The songs of The Mamas & the Papas didn't feature a lot of instrumental breaks, largely because they are chock-full of vocal harmonies. But their 1965 calling card California Dreamin' was blessed with a woozy, mournful flute solo that filled a hole in the song for 30 blissful seconds. And it was played by Bud Shank, one of the pioneers of jazz flute. He'd been dragooned into improvising a solo by Papa John Phillips, who had spotted him in the hallway of their recording studio.

Bud was already a well-established performer by the time he was asked to contribute to the song, having first made a name for himself as a part of a relaxed, melodic West Coast jazz scene.
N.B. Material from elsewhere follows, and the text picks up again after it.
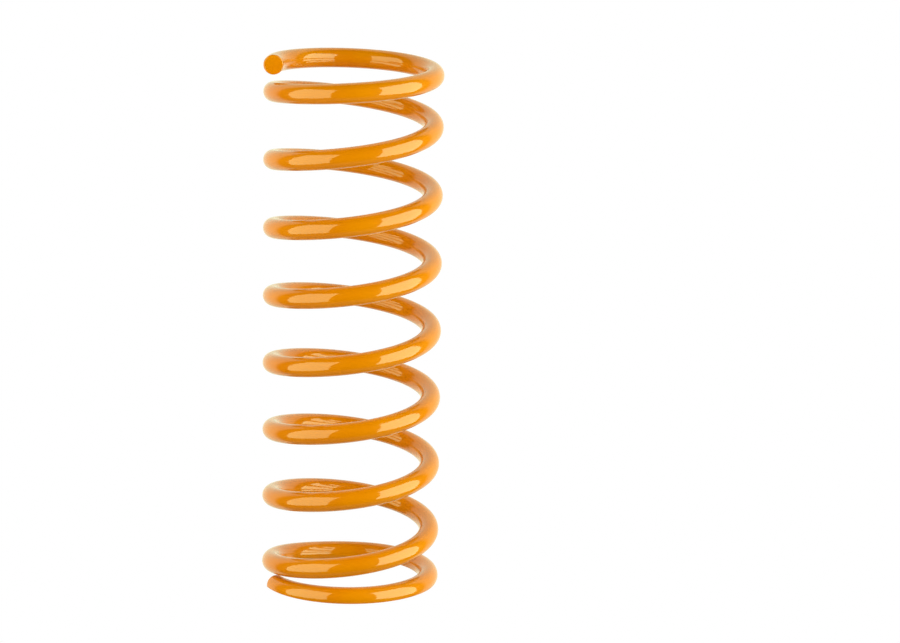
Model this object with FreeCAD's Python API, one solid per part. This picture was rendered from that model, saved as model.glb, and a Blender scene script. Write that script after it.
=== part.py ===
import FreeCAD, Part
import math
import os

# Helical compression spring for a vehicle's suspension, modelled as the one wound bar that it is.
# The bar is divided into lengths only so that its coils can close up: every cut is a thin gap in
# the upright plane through the spring's axis, so neighbouring lengths slide past each other freely.
# Axis +Z, wound right-handed, standing at Z = 0 on the flat ground under its lower end coil.
# Angles count from +X.

# Driving dimensions, mm and turns.
BAR_DIAMETER = 16.0
MEAN_COIL_DIAMETER = 128.0
ACTIVE_PITCH = 55.5            # rise per turn of the open coils

# Where the bar begins and ends, in turns from +X (0.5 is the spring's left side).
BOTTOM_TIP = -0.445
TOP_TIP = 8.505

# Each end coil lies nearly level, then the pitch opens smoothly to the active pitch. At the very
# bottom the bar's tip also dips, to stay clear of the coil above it.
BOTTOM_TIP_PITCH = 22.0
BOTTOM_DIP_TURNS = 0.22
BOTTOM_LEVEL_PITCH = 1.5
BOTTOM_LEVEL_TURNS = 0.64
BOTTOM_OPENING_TURNS = 0.22
TOP_TIP_PITCH = 14.5
TOP_LEVEL_TURNS = 0.48
TOP_OPENING_TURNS = 0.74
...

His dalliance with the flute was only temporary, and his principal instrument was the alto sax. Always keen to explore other musical textures, he dabbled in Brazilian-influenced jazz in the early 1950s with Laurindo Almeida and Indian-influenced jazz in the early 1960s with Ravi Shankar. Later still he could be found adding saxophone and flute to Joni Mitchell's The Hissing of Summer Lawns.

8. Charles R. Sirard - bassoon on Smokey Robinson & the Miracles' Tears of a Clown

[LISTEN] Smokey Robinson talks to Lauren Laverne

The bassoon is not an instrument that features in a lot of pop songs. Even within the orchestra it tends to be used more for tonal colour than for melodic passages. But Smokey Robinson & the Miracles' 1967 soul classic Tears of a Clown starts with a baroque breakdown, in which a piccolo (played by Jim Horn) squeaks out a jaunty refrain while Charles R. Sirard, principal bassoonist with the Detroit Symphony, parps and grunts away on his instrument at double speed, filling the air with fancy twiddle. It sounded like circus music to Smokey when he first heard it, and that inspired his metaphor of the sad clown on which the song rests.
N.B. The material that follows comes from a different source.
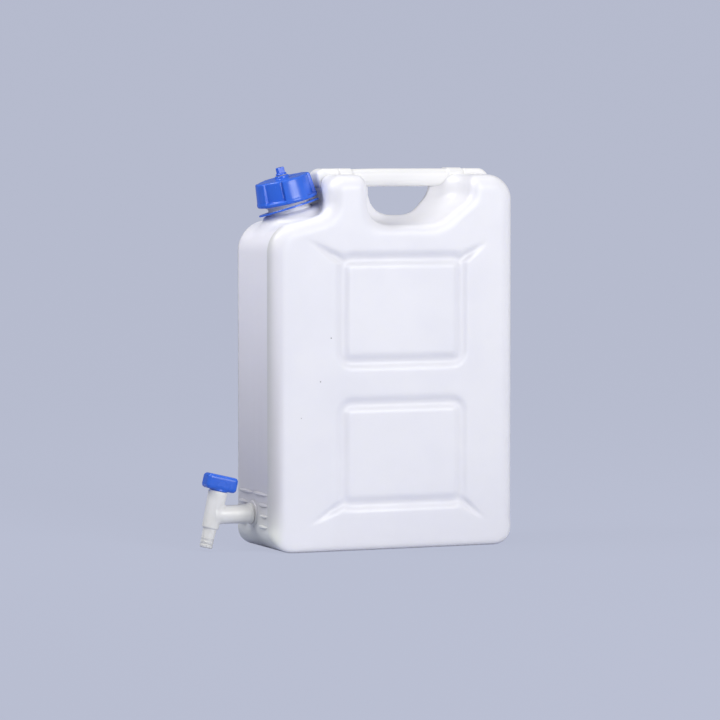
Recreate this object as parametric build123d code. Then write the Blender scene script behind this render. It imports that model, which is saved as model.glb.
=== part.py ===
from build123d import *
from math import acos, atan2, cos, hypot, pi, radians, sin, sqrt, tan
import os

# A flat-sided carboy of about 22 litres, blown in one piece from HDPE, with a
# screw cap, a vent screw and a plastic tap. Millimetres, +Z up, +X along the
# wide faces, the tap and the neck at the -X end. The origin is on the floor
# under the middle of the body. The body stands on its flat base.

# ---------------------------------------------------------------- canister
body_length = 355.0
body_depth = 146.0
body_height = 504.0
wall = 2.0
edge_radius = 20.0             # round of the four edges of each wide face
base_corner_radius = 30.0
back_corner_radius = 35.0      # top corner of the tall end
shoulder_corner_radius = 42.0  # top corner under the neck
shoulder_drop = 71.2           # body's top to the shoulder plane, at the tap end
shoulder_angle = 14.0          # rise of the shoulder towards the handle
valley_radius = 20.0           # where the shoulder meets the front pillar
pillar_inset = 84.5            # tap end to the front pillar's outer wall
pillar_corner_radius = 23.0

# Finger opening: a pocket in each wide face that closes to a thin web
# around the hole through the middle, under the handle bar. Left sides lie
# this far behind the front pillar's outer wall, right sides this far in from
# the tall end, and heights are drops from the body's top.
hole_left = 83.0
hole_bottom_right = 127.5
hole_knee_right = 101.5
hole_top_right = 93.5
hole_drop = 55.0
hole_knee_drop = 24.0
pocket_left = 55.0
pocket_bottom_right = 111.5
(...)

That this ornate and fanciful introduction resolves into one of Stevie Wonder's most sparkling and funky grooves is remarkable enough. But if you listen carefully you can hear Charles continue to mark out time in the rest of the song, hitting the downbeat slightly ahead of the beginning of each bar with a lowdown and dirty blast quite at odds with the delicate curlicues of that Big Top breakdown.